Another huge advantage that I’ve had throughout my whole career is an incredibly supportive wife and children. My wife, Brita, put her career on hold for 11 years to be a full-time mother, doing the lion’s share of bringing up our three children, and was very willing to go on five extended sabbaticals overseas with the family. In this way my career has been boosted compared with the careers of those female contemporaries who have shouldered more than half the responsibility of raising their children. As a country, as a community of academics, we can and we must do better.

One of the most satisfying things about a career in research is seeing young talent maturing and succeeding in research. I have been incredibly fortunate to have worked with some outstanding early career researchers, and recognition such as the AC is also testament to their achievements.

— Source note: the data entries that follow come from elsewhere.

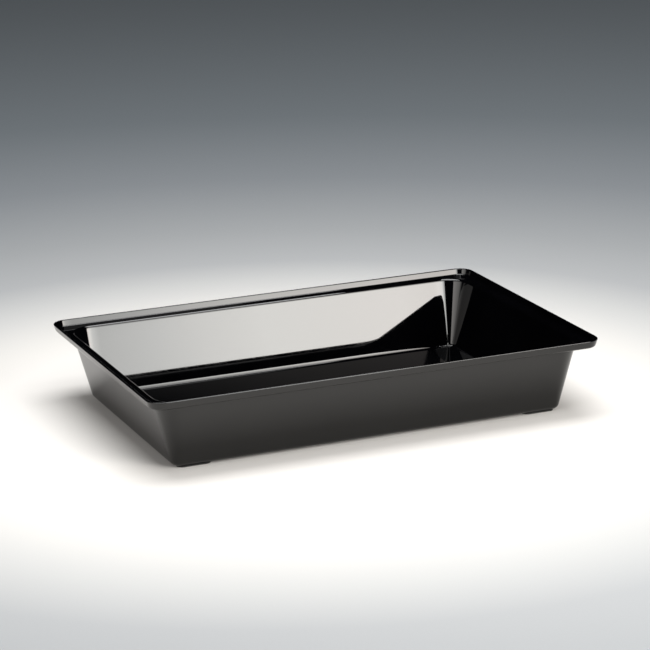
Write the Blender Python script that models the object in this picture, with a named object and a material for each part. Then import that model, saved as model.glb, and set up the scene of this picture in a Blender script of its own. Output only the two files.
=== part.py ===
"""Deli food pan: a moulded display tray with tapered walls and a flanged rim, on four corner pads.

The tray is one closed skin, lofted through rounded rectangles that follow its cross-section from the
middle of the floor, up the inside, over the rim and back down the outside to the middle of the base.
The pads are separate soft mouldings bonded under the corners of the base.
Metres, +Z up. The origin is the middle of the surface that the pads stand on, and +X is the long side.
"""

import math

import bmesh
import bpy
from mathutils import Matrix, Vector

# Overall size.
PAN_LENGTH = 0.4572
PAN_WIDTH = 0.3048
PAN_HEIGHT = 0.0753
SHEET = 0.0024  # thickness of the walls and flange
FLOOR_SHEET = 0.0013

# Tapered walls.
WALL_SLOPE = 0.2640  # plan run for each unit of height, a draft of 14.8 degrees
BASE_INSET = 0.0302  # from the rim's outer edge in to the base's outer edge, in plan
BASE_GAP = 0.0015  # height of the base above the standing surface
WALL_CORNER_CENTRE = 0.0380  # inset of the centres that all the walls' corner arcs share
BASE_ROUNDING = 0.0060

# Foot of the walls inside: they flare out over the last stretch and meet the floor in a tight crease.
FLARE_SLOPE = 0.601  # plan run for each unit of height
FLARE_HEIGHT = 0.0013  # floor up to where the flare would start if it were not rounded
FLARE_ROUNDING = 0.0090
FLOOR_CREASE = 0.0006

# Flange: a flat ledge around the opening and an outward-leaning lip on its outer edge.
LEDGE_DROP = 0.0057  # rim top down to the ledge
LEDGE_ROUNDING = 0.0030  # where the ledge turns down into the wall
LIP_SLOPE = 0.3057  # plan run for each unit of height, a lean of 17 degrees
LIP_ROOT_FILLET = 0.0008
LIP_HEEL_ROUNDING = 0.0030
FLANGE_NECK_FILLET = 0.0008
RIM_CORNER_RADIUS = 0.0148
RIM_INNER_ROUNDING = 0.0007
RIM_OUTER_ROUNDING = 0.0007

# Corner pads.
PAD_LENGTH = 0.033
PAD_WIDTH = 0.020
PAD_CORNER_RADIUS = 0.0054
PAD_LONG_EDGE_INSET = 0.0024  # base's outer edge in to the pad, along the pan's long sides
PAD_SHORT_EDGE_INSET = 0.0050  # the same along its short sides
PAD_CLEARANCE = 0.0003  # between a pad's top and the base
PAD_EDGE_ROUNDING = 0.0002

# Smoothness.
PLAN_ARC_STEPS = 8
SECTION_ARC_STEPS = 4
PAD_ARC_STEPS = 6
SHARP_ANGLE = math.radians(40)


def clear_scene():
    for leftover in list(bpy.data.objects):
        bpy.data.objects.remove(leftover, do_unlink=True)


def plastic(name, colour, roughness):
    material = bpy.data.materials.new(name)
    material.use_nodes = True
    shader = material.node_tree.nodes["Principled BSDF"]
    shader.inputs["Base Color"].default_value = (*colour, 1.0)
    shader.inputs["Roughness"].default_value = roughness
    shader.inputs["Metallic"].default_value = 0.0
    return material


def add_object(name, mesh, material, collection):
    mesh.shade_smooth()
    mesh.set_sharp_from_angle(angle=SHARP_ANGLE)
    mesh.materials.append(material)
    piece = bpy.data.objects.new(name, mesh)
    collection.objects.link(piece)
    return piece


def mesh_from(bm, name):
    bmesh.ops.recalc_face_normals(bm, faces=bm.faces)
    mesh = bpy.data.meshes.new(name)
    bm.to_mesh(mesh)
    bm.free()
    return mesh


def rounded_corner(before, corner, after, radius):
    """Points of the arc that rounds one corner of an outline."""
    back = (before - corner).normalized()
    ahead = (after - corner).normalized()
    half_angle = back.angle(ahead) / 2
    centre = corner + (back + ahead).normalized() * radius / math.sin(half_angle)
    start = corner + back * radius / math.tan(half_angle) - centre
    end = corner + ahead * radius / math.tan(half_angle) - centre
    sweep = -start.angle_signed(end)
    turns = [Matrix.Rotation(sweep * step / SECTION_ARC_STEPS, 2) for step in range(SECTION_ARC_STEPS + 1)]
    return [centre + turn @ start for turn in turns]


def pan_section():
    """Stations of the section as (inset from the rim's edge, height, inset of the plan corners' centres)."""
    floor_top = BASE_GAP + FLOOR_SHEET
    flare_top = floor_top + FLARE_HEIGHT
    ledge_top = PAN_HEIGHT - LEDGE_DROP
    ledge_under = ledge_top - SHEET
    wall_thickness = SHEET * math.hypot(1, WALL_SLOPE)  # measured level, across the slope
    lip_thickness = SHEET * math.hypot(1, LIP_SLOPE)
    rim_loss = RIM_OUTER_ROUNDING * (math.hypot(1, LIP_SLOPE) + LIP_SLOPE - 1)  # plan size lost to rounding

    def wall_outside(height):
        return BASE_INSET - WALL_SLOPE * (height - BASE_GAP)

    def wall_inside(height):
        return wall_outside(height) + wall_thickness

    def lip_outside(height):
        return LIP_SLOPE * (PAN_HEIGHT - height) - rim_loss

    wall = WALL_CORNER_CENTRE
    rim = RIM_CORNER_RADIUS
    corners = [
        (wall_inside(flare_top) + FLARE_SLOPE * FLARE_HEIGHT, floor_top, FLOOR_CREASE, wall),
        (wall_inside(flare_top), flare_top, FLARE_ROUNDING, wall),
        (wall_inside(ledge_top), ledge_top, LEDGE_ROUNDING, wall),
        (lip_outside(ledge_top) + lip_thickness, ledge_top, LIP_ROOT_FILLET, rim),
        (lip_outside(PAN_HEIGHT) + lip_thickness, PAN_HEIGHT, RIM_INNER_ROUNDING, rim),
        (lip_outside(PAN_HEIGHT), PAN_HEIGHT, RIM_OUTER_ROUNDING, rim),
        (lip_outside(ledge_under), ledge_under, LIP_HEEL_ROUNDING, rim),
        (wall_outside(ledge_under), ledge_under, FLANGE_NECK_FILLET, wall),
        (BASE_INSET, BASE_GAP, BASE_ROUNDING, wall),
    ]
    middle = PAN_WIDTH / 2
    outline = [Vector((middle, floor_top))]
    outline += [Vector((inset, height)) for inset, height, _, _ in corners]
    outline += [Vector((middle, BASE_GAP))]
    stations = []
    for index, (_, _, radius, centre_inset) in enumerate(corners):
        arc = rounded_corner(*outline[index : index + 3], radius)
        stations += [(point.x, point.y, centre_inset) for point in arc]
    return stations


def rounded_rectangle(inset, height, centre_inset):
    """Points of one plan ring of the pan, anticlockwise."""
    radius = centre_inset - inset
    centre_x = PAN_LENGTH / 2 - centre_inset
    centre_y = PAN_WIDTH / 2 - centre_inset
    signs = [(1, 1), (-1, 1), (-1, -1), (1, -1)]
    points = []
    for quarter, (sign_x, sign_y) in enumerate(signs):
        for step in range(PLAN_ARC_STEPS + 1):
            angle = math.pi / 2 * (quarter + step / PLAN_ARC_STEPS)
            x = sign_x * centre_x + radius * math.cos(angle)
            y = sign_y * centre_y + radius * math.sin(angle)
            points.append((x, y, height))
    return points


def build_pan_body(material, collection):
    bm = bmesh.new()
    rings = []
    for station in pan_section():
        rings.append([bm.verts.new(point) for point in rounded_rectangle(*station)])
    for ring, next_ring in zip(rings, rings[1:]):
        for index in range(len(ring)):
            following = (index + 1) % len(ring)
            bm.faces.new((ring[index], ring[following], next_ring[following], next_ring[index]))
    bm.faces.new(rings[0])
    bm.faces.new(rings[-1])
    return add_object("pan_body", mesh_from(bm, "pan_body"), material, collection)


def pad_mesh():
    """An oblong pad with its top at the origin: a box with its upright and then its lower edges rounded."""
    thickness = BASE_GAP - PAD_CLEARANCE
    bm = bmesh.new()
    size = Matrix.Diagonal((PAD_LENGTH, PAD_WIDTH, thickness, 1))
    bmesh.ops.create_cube(bm, size=1.0, matrix=Matrix.Translation((0, 0, -thickness / 2)) @ size)
    upright = [edge for edge in bm.edges if edge.verts[0].co.xy == edge.verts[1].co.xy]
    bmesh.ops.bevel(
        bm, geom=upright, offset=PAD_CORNER_RADIUS, segments=PAD_ARC_STEPS, profile=0.5, affect="EDGES"
    )
    lower = [edge for edge in bm.edges if max(vert.co.z for vert in edge.verts) < -thickness / 2]
    bmesh.ops.bevel(bm, geom=lower, offset=PAD_EDGE_ROUNDING, segments=1, affect="EDGES")
    return mesh_from(bm, "corner_pad")


def build_feet(material, collection):
    centre_x = PAN_LENGTH / 2 - BASE_INSET - PAD_SHORT_EDGE_INSET - PAD_LENGTH / 2
    centre_y = PAN_WIDTH / 2 - BASE_INSET - PAD_LONG_EDGE_INSET - PAD_WIDTH / 2
    sides_y = {"front": -centre_y, "rear": centre_y}
    sides_x = {"left": -centre_x, "right": centre_x}
    for depth_name, y in sides_y.items():
        for side_name, x in sides_x.items():
            foot = add_object(f"foot_{depth_name}_{side_name}", pad_mesh(), material, collection)
            foot.location = (x, y, BASE_GAP - PAD_CLEARANCE)


def main():
    clear_scene()
    collection = bpy.data.collections.new("deli_food_pan")
    bpy.context.scene.collection.children.link(collection)
    pan_plastic = plastic("pan_plastic", (0.012, 0.012, 0.013), 0.12)
    foot_rubber = plastic("foot_rubber", (0.020, 0.020, 0.020), 0.75)
    build_pan_body(pan_plastic, collection)
    build_feet(foot_rubber, collection)


main()
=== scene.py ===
"""Looks for the deli food pan: a black plastic moulding, polished inside, satin outside, on four pads."""

import math
from collections import namedtuple

import bmesh
import bpy
from mathutils import Matrix, Vector


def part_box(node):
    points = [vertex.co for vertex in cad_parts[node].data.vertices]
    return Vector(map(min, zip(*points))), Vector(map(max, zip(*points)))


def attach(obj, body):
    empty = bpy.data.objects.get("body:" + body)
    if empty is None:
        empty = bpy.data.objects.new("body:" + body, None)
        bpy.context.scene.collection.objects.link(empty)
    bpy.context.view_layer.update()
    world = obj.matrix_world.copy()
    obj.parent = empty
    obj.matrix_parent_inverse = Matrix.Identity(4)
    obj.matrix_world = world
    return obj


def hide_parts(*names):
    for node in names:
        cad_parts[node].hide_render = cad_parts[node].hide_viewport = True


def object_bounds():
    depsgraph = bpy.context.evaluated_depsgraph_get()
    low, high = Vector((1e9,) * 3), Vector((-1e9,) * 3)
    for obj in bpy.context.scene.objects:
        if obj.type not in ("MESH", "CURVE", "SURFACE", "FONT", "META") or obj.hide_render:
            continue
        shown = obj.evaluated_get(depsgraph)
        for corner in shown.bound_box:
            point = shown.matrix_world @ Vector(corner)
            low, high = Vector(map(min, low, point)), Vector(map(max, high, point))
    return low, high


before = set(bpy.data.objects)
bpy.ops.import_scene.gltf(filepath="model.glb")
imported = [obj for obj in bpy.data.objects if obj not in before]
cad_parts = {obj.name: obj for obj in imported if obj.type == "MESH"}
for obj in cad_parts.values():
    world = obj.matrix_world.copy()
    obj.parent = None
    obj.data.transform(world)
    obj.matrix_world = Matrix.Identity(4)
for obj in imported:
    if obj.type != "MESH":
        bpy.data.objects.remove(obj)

CAD_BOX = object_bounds()
PAN_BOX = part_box("pan_body")
FEET = ["foot_front_left", "foot_front_right", "foot_rear_left", "foot_rear_right"]

# The pan's section, in metres. Its length, width and heights come from the frame.
PAN_LENGTH = PAN_BOX[1][0] - PAN_BOX[0][0]
PAN_WIDTH = PAN_BOX[1][1] - PAN_BOX[0][1]
RIM_HEIGHT = PAN_BOX[1][2]
BASE_HEIGHT = PAN_BOX[0][2]
SHEET = 0.0024  # thickness of the walls and flange
FLOOR_SHEET = 0.0013
WALL_SLOPE = 0.2640  # plan run for each unit of height
BASE_INSET = 0.0302  # from the rim's outer edge in to the base's outer edge, in plan
BASE_ROUNDING = 0.0060
FLARE_SLOPE = 0.601  # plan run for each unit of height, at the flared foot of the inner walls
FLARE_HEIGHT = 0.0013
FLARE_ROUNDING = 0.0090
FLOOR_CREASE = 0.0006
LEDGE_DROP = 0.0057  # rim top down to the ledge
LEDGE_ROUNDING = 0.0030
LIP_SLOPE = 0.3057  # plan run for each unit of height
LIP_ROOT_FILLET = 0.0008
LIP_HEEL_ROUNDING = 0.0030
FLANGE_NECK_FILLET = 0.0008
RIM_INNER_ROUNDING = 0.0007
RIM_OUTER_ROUNDING = 0.0007

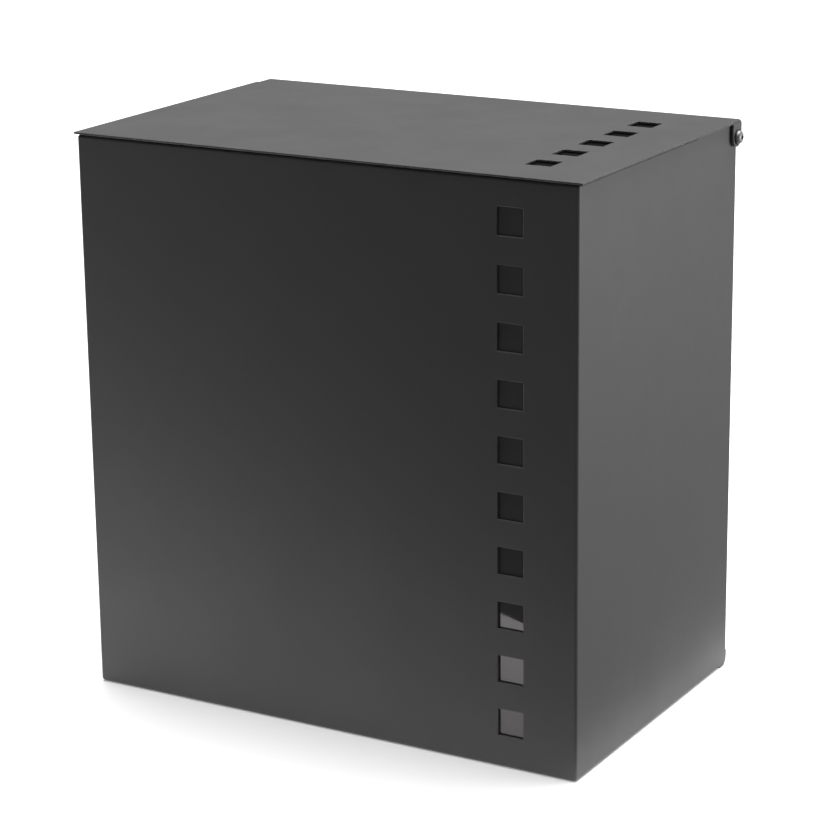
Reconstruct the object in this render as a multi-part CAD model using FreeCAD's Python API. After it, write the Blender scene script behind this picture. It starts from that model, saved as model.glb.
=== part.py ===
import FreeCAD, Part
import math
import os

# Parcel drop box in folded sheet steel, with a lid that hinges on two screws at the rear.
# Millimetres, +Z up. The front faces -Y and +X is to the right as seen from the front.
# Every piece is modelled about the middle of the body's footprint. export() then moves all of
# them to the row frame, whose origin is the bottom centre of the whole box, spacers included.

os.makedirs("parts", exist_ok=True)

# ---- driving dimensions: body ---------------------------------------------------------------
body_width = 406.0
body_depth = 258.0
body_height = 423.5
sheet = 1.5
bend_outer = 2.0
base_bend_outer = 3.0
edge_break = 0.45
top_flange = 12.0
bottom_flange = 15.0
rear_flange = 15.0
mitre_slit = 0.5
weld_gap = 0.2
floor_corner_radius = 2.0

side_flange_end_y = 60.0
side_edge_drop = 0.4
rear_edge_drop = 1.0
plain_edge_drop = 4.0
patch_overlap = 6.0
hinge_corner_radius = 6.0
rear_corner_zone = 12.0
rear_corner_radius = 7.0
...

It has been an enormous privilege to be able to spend my whole career to date pursuing topics that I find fascinating, all the while knowing that the increased understanding of how the ocean affects the climate of the planet has immediate and lasting benefits for

humanity. To achieve a scientific breakthrough is a wonderful thrill; to do so jointly with colleagues is even better, making bonds of friendship for life. To be recognised for one’s achievements by scientific organisations is a bonus. To be recognised by one’s country with the civil honour that is the AC is a different type of recognition and is quite humbling and unexpected.

I trust that the increasing recognition of scientific achievements in Australia will help swing the political will in this country towards evidence-based government policy, and towards more meaningful action on reducing Australia’s carbon footprint. We humans have inhabited this earth for thousands of generations, and yet we are now on a trajectory to deliver a seriously degraded planet to our children and grandchildren, with the damage having been done in just six generations. Are we really going to knowingly do this? This is the biggest question that we, as a species, face. We now know the magnitude of the challenge and we have many of the tools at our disposal to address the challenge. What we are currently missing, especially in Australia, is the political will.

Trevor McDougall, AC is Scientia Professor of Ocean Physics and ARC Laureate Fellow in the School of Mathematics and Statistics, UNSW. He is a Fellow of the Australian Academy Sciences, a Fellow of the Royal Society of London, and is currently Vice-President of the International Association for the Physical Sciences of the Oceans (IAPSO).